[Start of Information provided]

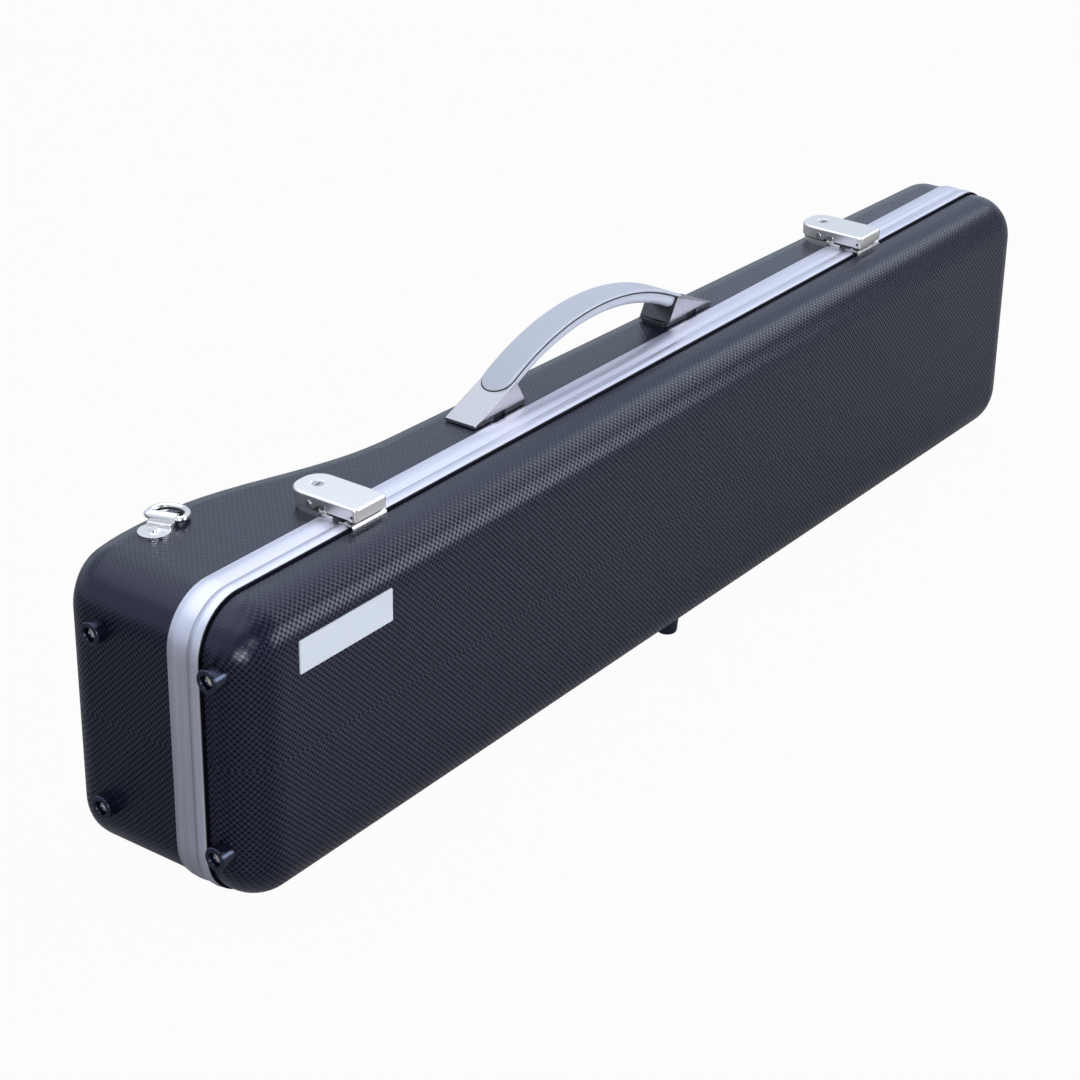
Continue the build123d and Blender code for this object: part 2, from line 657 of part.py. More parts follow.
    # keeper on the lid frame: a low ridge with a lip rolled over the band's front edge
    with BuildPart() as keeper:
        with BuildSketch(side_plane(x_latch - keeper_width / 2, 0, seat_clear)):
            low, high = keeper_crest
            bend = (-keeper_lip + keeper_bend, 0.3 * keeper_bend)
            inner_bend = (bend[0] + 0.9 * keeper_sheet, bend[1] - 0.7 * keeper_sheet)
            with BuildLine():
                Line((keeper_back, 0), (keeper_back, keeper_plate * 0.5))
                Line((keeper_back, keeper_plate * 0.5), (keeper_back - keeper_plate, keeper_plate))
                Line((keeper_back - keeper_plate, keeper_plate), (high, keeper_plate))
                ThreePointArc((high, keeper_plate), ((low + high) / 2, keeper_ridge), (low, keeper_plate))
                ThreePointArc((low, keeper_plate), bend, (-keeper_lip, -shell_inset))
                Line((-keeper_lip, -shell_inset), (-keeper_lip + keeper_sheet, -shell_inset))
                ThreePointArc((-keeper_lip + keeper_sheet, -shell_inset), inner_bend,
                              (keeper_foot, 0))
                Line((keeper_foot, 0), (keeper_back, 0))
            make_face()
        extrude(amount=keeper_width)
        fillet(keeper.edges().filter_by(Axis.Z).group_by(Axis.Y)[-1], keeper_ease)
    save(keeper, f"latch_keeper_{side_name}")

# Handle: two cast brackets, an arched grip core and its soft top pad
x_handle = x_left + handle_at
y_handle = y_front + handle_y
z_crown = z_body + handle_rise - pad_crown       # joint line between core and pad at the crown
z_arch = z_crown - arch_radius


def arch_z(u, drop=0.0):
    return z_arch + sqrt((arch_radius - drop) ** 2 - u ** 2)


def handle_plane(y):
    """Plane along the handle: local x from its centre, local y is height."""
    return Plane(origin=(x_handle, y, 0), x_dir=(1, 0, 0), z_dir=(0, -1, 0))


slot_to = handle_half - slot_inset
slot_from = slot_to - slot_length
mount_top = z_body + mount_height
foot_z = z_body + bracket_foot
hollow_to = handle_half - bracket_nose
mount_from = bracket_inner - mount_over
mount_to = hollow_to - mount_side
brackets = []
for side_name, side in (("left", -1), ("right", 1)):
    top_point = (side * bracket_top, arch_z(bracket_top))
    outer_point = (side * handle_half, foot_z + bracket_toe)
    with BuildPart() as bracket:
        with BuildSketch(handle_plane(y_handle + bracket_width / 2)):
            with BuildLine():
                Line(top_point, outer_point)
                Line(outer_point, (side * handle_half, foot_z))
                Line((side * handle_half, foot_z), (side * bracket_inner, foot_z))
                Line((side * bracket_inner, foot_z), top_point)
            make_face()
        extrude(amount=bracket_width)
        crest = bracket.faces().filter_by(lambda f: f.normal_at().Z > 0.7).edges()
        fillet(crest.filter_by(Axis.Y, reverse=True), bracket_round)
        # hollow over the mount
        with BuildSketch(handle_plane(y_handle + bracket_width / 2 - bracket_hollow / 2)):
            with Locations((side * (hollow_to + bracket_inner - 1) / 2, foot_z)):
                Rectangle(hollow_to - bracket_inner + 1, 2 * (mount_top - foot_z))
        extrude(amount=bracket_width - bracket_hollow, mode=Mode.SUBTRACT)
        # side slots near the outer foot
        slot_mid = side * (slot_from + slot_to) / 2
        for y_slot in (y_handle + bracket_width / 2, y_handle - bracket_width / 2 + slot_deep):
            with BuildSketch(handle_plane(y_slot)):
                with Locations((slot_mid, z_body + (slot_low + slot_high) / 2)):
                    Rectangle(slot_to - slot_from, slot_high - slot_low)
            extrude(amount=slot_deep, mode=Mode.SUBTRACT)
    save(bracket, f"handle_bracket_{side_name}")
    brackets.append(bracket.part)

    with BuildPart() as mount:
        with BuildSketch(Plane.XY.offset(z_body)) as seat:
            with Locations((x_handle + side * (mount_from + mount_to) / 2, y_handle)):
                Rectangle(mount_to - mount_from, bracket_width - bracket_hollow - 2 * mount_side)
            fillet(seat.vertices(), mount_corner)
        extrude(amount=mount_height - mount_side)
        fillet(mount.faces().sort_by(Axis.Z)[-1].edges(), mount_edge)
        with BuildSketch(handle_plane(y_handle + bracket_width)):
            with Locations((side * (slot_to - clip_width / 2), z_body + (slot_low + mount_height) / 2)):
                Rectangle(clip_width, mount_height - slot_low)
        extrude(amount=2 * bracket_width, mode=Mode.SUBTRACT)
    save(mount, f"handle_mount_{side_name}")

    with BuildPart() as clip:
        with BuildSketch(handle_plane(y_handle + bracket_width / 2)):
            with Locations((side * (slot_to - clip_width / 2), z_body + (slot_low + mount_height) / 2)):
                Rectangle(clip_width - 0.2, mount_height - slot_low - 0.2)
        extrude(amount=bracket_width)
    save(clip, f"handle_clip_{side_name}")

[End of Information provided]
[Start of Information provided]

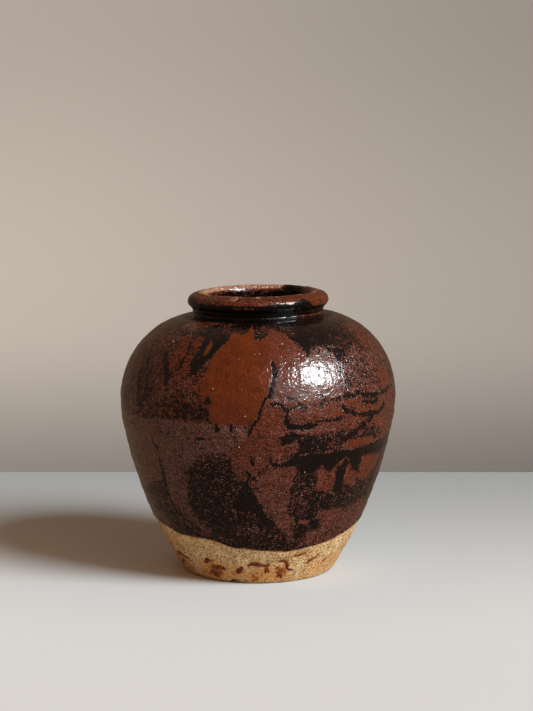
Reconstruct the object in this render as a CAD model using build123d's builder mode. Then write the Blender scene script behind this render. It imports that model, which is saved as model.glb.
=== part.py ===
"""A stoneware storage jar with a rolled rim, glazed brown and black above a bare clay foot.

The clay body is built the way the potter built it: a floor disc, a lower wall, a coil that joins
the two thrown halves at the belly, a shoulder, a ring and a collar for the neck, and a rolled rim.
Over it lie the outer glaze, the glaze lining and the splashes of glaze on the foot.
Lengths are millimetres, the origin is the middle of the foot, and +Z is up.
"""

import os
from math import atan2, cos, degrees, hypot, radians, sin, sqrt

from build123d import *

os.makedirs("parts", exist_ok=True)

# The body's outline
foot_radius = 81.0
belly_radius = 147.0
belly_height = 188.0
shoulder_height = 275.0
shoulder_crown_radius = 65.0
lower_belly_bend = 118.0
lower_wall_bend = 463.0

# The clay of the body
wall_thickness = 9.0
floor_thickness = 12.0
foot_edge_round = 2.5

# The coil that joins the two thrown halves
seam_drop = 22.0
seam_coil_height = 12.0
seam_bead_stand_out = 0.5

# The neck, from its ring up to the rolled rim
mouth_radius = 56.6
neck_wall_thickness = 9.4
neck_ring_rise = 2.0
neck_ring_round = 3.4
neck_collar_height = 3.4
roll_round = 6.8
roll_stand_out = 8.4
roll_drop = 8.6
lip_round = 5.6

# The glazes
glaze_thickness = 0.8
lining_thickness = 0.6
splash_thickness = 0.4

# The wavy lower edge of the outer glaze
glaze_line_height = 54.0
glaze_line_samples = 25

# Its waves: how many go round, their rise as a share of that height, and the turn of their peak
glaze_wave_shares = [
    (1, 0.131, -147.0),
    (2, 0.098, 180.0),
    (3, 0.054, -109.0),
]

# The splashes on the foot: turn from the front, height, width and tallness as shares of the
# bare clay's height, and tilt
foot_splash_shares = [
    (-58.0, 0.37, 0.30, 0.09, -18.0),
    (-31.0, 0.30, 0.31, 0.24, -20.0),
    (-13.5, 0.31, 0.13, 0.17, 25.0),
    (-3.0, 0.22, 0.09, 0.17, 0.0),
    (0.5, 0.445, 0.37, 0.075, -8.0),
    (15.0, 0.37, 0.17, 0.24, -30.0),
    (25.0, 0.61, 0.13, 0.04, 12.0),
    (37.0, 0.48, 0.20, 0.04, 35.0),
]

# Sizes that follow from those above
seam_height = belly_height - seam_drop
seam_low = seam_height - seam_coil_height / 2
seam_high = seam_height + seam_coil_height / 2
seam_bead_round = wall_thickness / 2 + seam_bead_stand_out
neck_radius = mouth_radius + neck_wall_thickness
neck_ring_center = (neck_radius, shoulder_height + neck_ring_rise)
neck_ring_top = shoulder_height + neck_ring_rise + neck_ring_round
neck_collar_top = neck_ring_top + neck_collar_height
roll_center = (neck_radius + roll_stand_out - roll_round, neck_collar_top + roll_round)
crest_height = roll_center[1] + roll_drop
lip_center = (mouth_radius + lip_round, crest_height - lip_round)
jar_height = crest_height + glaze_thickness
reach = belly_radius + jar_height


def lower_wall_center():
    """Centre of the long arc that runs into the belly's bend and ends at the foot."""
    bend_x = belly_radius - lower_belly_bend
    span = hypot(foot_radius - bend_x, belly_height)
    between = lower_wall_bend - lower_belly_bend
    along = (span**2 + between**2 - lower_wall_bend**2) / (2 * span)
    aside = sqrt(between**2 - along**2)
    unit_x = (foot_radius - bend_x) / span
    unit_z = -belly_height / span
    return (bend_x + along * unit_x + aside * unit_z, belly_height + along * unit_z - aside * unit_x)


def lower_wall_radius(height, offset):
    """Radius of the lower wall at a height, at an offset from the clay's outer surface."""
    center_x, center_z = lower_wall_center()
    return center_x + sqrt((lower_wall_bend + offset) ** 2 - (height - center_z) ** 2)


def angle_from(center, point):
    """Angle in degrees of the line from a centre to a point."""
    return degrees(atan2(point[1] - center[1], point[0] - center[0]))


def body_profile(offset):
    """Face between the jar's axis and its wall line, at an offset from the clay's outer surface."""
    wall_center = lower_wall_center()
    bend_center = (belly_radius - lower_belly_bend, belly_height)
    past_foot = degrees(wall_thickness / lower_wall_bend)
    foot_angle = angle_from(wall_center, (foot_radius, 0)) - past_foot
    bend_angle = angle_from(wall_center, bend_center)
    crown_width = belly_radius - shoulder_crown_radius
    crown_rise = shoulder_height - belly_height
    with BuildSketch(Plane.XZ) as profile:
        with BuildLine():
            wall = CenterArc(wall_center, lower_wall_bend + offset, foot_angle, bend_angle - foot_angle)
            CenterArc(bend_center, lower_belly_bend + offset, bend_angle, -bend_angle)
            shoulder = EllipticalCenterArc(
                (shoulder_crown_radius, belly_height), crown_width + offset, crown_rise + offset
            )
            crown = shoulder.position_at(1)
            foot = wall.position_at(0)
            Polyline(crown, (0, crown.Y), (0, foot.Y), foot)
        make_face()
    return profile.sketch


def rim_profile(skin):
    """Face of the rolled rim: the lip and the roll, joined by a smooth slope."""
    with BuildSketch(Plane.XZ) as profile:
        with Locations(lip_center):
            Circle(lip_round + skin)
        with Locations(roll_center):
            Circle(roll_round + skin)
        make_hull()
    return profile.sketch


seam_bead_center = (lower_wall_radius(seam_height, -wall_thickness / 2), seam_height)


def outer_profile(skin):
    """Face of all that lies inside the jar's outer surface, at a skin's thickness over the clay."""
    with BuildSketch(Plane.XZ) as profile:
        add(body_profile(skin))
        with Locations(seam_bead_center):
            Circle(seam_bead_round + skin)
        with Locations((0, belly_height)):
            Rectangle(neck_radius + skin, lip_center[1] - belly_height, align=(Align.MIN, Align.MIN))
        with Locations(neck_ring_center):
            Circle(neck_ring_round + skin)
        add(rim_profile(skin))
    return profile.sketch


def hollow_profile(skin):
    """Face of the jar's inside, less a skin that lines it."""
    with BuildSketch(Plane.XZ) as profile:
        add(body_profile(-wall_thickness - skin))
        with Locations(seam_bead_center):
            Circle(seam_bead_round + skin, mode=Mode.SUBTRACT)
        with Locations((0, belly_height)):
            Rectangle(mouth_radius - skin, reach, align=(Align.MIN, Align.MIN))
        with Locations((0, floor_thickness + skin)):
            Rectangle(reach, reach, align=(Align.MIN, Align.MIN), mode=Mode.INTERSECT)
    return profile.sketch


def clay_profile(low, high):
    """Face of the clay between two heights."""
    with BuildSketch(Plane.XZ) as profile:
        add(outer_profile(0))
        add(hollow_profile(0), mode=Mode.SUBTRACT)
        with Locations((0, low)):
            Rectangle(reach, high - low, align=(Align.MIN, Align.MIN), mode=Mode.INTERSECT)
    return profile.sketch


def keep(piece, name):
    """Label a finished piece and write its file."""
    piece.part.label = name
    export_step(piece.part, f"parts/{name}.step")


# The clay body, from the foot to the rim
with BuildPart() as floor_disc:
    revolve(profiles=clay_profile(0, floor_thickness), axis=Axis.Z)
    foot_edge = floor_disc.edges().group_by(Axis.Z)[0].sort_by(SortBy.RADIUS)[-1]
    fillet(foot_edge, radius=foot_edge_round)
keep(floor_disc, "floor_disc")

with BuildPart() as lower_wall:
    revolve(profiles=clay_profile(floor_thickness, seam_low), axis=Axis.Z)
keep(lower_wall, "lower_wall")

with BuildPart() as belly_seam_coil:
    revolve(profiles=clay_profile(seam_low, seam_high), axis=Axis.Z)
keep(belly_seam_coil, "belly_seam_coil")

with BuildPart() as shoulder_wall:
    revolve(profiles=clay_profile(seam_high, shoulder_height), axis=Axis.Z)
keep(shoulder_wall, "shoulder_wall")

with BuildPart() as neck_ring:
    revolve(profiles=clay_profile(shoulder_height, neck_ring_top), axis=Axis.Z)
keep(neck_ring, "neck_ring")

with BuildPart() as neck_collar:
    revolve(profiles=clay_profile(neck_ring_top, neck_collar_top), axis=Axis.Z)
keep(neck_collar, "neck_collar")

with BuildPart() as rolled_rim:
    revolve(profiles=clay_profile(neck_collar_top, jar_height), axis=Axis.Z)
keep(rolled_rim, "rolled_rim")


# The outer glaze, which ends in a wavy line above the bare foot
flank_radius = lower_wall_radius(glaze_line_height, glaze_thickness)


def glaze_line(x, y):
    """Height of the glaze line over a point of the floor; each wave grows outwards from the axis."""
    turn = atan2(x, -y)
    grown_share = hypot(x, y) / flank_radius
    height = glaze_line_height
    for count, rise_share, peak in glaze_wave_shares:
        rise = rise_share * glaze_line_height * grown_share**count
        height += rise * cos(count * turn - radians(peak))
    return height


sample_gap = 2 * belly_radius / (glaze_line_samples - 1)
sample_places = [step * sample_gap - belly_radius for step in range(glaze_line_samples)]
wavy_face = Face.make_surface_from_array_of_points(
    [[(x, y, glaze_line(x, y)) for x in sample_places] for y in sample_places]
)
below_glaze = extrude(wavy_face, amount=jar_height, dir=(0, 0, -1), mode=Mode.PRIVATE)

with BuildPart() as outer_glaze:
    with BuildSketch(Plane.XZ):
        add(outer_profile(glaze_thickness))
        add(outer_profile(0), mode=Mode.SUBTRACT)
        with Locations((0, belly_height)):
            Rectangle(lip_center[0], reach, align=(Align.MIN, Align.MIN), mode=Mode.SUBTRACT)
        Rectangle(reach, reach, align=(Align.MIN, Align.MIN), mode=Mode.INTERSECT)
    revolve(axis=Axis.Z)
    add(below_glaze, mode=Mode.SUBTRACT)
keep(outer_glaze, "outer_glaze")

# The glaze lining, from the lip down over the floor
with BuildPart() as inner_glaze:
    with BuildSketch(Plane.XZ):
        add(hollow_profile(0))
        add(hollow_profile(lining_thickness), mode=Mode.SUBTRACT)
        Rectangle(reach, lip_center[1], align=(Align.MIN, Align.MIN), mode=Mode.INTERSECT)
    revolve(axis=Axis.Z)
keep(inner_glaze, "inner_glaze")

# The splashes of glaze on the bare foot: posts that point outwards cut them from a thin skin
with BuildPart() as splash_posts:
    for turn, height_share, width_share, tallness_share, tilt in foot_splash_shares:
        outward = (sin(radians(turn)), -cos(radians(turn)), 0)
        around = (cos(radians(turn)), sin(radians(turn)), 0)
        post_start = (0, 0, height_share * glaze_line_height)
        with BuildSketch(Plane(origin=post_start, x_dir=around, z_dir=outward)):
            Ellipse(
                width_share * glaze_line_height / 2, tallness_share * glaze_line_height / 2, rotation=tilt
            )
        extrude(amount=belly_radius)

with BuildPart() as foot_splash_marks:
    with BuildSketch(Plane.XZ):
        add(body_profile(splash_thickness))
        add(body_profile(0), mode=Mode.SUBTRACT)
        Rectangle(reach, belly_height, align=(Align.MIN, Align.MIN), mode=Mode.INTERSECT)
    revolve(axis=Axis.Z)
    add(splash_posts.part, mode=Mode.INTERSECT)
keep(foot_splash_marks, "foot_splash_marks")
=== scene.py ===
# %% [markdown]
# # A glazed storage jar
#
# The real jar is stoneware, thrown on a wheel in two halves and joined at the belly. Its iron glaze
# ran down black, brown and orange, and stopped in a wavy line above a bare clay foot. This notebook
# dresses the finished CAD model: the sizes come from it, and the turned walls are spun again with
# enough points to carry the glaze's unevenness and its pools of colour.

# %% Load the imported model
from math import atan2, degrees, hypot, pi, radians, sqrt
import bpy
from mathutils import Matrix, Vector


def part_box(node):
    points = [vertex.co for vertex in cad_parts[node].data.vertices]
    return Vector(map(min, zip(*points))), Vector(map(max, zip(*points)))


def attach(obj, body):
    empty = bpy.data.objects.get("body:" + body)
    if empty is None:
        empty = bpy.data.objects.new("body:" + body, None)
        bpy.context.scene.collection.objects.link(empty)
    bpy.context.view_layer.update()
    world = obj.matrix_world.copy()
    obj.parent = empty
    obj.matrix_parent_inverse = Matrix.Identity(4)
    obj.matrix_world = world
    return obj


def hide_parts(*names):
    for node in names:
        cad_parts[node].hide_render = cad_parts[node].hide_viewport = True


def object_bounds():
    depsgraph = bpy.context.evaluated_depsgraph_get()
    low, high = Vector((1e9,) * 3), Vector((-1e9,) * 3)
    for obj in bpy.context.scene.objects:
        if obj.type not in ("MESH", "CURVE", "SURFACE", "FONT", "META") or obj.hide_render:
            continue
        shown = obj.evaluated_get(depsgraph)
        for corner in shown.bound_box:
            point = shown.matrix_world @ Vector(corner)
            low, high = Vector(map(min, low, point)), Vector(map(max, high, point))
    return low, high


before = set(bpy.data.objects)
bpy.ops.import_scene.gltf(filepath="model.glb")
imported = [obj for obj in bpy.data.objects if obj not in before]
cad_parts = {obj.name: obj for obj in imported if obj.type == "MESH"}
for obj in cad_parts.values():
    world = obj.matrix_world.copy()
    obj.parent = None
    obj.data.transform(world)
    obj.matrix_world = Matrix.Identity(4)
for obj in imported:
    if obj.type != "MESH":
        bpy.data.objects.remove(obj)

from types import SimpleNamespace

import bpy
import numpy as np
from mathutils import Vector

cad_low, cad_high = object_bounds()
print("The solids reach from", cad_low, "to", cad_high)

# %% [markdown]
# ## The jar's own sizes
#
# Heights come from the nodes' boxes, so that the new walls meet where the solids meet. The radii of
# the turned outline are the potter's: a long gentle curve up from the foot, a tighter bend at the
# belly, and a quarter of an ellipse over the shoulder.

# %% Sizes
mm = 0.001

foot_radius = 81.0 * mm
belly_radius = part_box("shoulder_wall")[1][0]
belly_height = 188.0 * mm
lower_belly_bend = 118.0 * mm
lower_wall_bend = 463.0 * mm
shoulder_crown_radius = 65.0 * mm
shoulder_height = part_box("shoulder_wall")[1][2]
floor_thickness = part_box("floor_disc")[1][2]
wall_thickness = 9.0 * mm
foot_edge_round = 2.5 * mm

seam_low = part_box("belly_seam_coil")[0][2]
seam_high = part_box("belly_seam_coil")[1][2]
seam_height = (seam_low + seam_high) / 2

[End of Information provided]
[Start of Information provided]

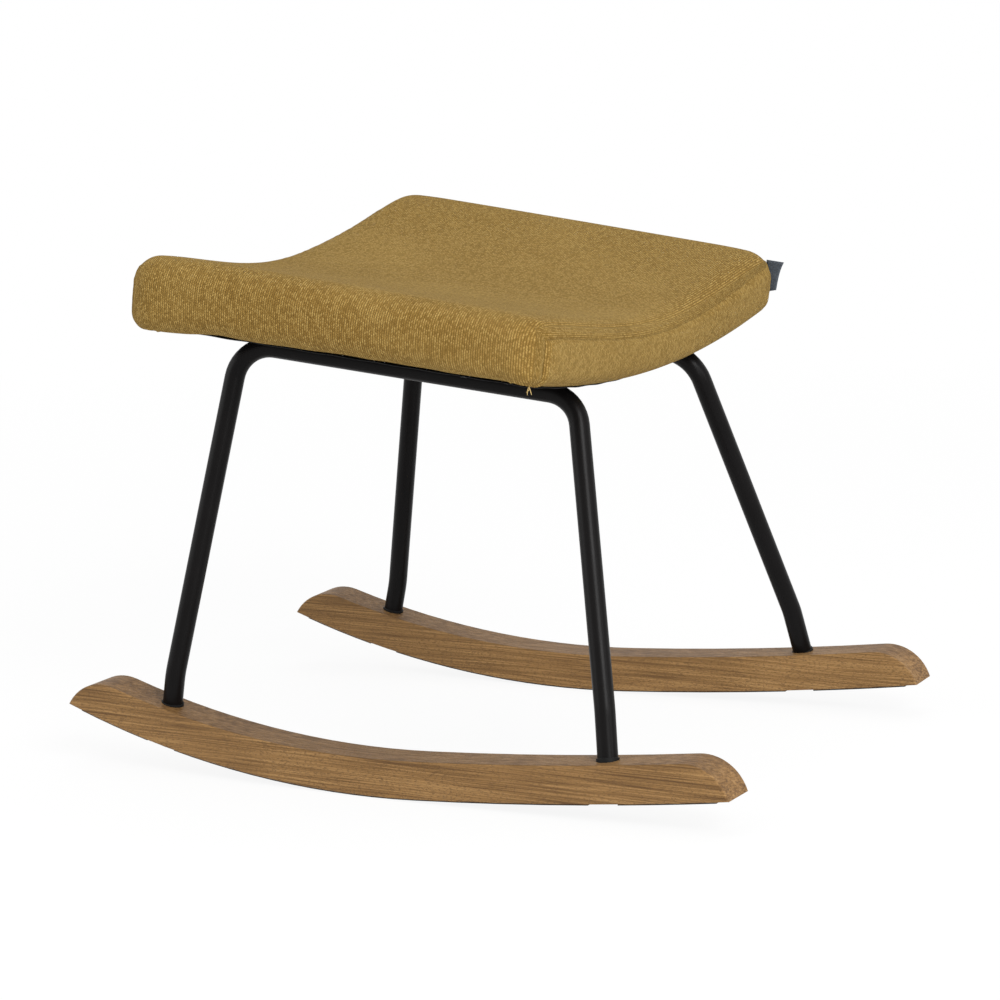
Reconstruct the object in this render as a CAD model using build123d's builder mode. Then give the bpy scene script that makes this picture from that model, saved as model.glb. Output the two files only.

[End of Information provided]

[What is needed]
From the records above, print exactly the lines that run from the line with "# The splashes of" to the line with "cad_parts[node].hide_render = cad_parts[node].hide_viewport", inclusive.

[Result below]
# The splashes of glaze on the bare foot: posts that point outwards cut them from a thin skin
with BuildPart() as splash_posts:
    for turn, height_share, width_share, tallness_share, tilt in foot_splash_shares:
        outward = (sin(radians(turn)), -cos(radians(turn)), 0)
        around = (cos(radians(turn)), sin(radians(turn)), 0)
        post_start = (0, 0, height_share * glaze_line_height)
        with BuildSketch(Plane(origin=post_start, x_dir=around, z_dir=outward)):
            Ellipse(
                width_share * glaze_line_height / 2, tallness_share * glaze_line_height / 2, rotation=tilt
            )
        extrude(amount=belly_radius)

with BuildPart() as foot_splash_marks:
    with BuildSketch(Plane.XZ):
        add(body_profile(splash_thickness))
        add(body_profile(0), mode=Mode.SUBTRACT)
        Rectangle(reach, belly_height, align=(Align.MIN, Align.MIN), mode=Mode.INTERSECT)
    revolve(axis=Axis.Z)
    add(splash_posts.part, mode=Mode.INTERSECT)
keep(foot_splash_marks, "foot_splash_marks")
=== scene.py ===
# %% [markdown]
# # A glazed storage jar
#
# The real jar is stoneware, thrown on a wheel in two halves and joined at the belly. Its iron glaze
# ran down black, brown and orange, and stopped in a wavy line above a bare clay foot. This notebook
# dresses the finished CAD model: the sizes come from it, and the turned walls are spun again with
# enough points to carry the glaze's unevenness and its pools of colour.

# %% Load the imported model
from math import atan2, degrees, hypot, pi, radians, sqrt
import bpy
from mathutils import Matrix, Vector


def part_box(node):
    points = [vertex.co for vertex in cad_parts[node].data.vertices]
    return Vector(map(min, zip(*points))), Vector(map(max, zip(*points)))


def attach(obj, body):
    empty = bpy.data.objects.get("body:" + body)
    if empty is None:
        empty = bpy.data.objects.new("body:" + body, None)
        bpy.context.scene.collection.objects.link(empty)
    bpy.context.view_layer.update()
    world = obj.matrix_world.copy()
    obj.parent = empty
    obj.matrix_parent_inverse = Matrix.Identity(4)
    obj.matrix_world = world
    return obj


def hide_parts(*names):
    for node in names:
        cad_parts[node].hide_render = cad_parts[node].hide_viewport = True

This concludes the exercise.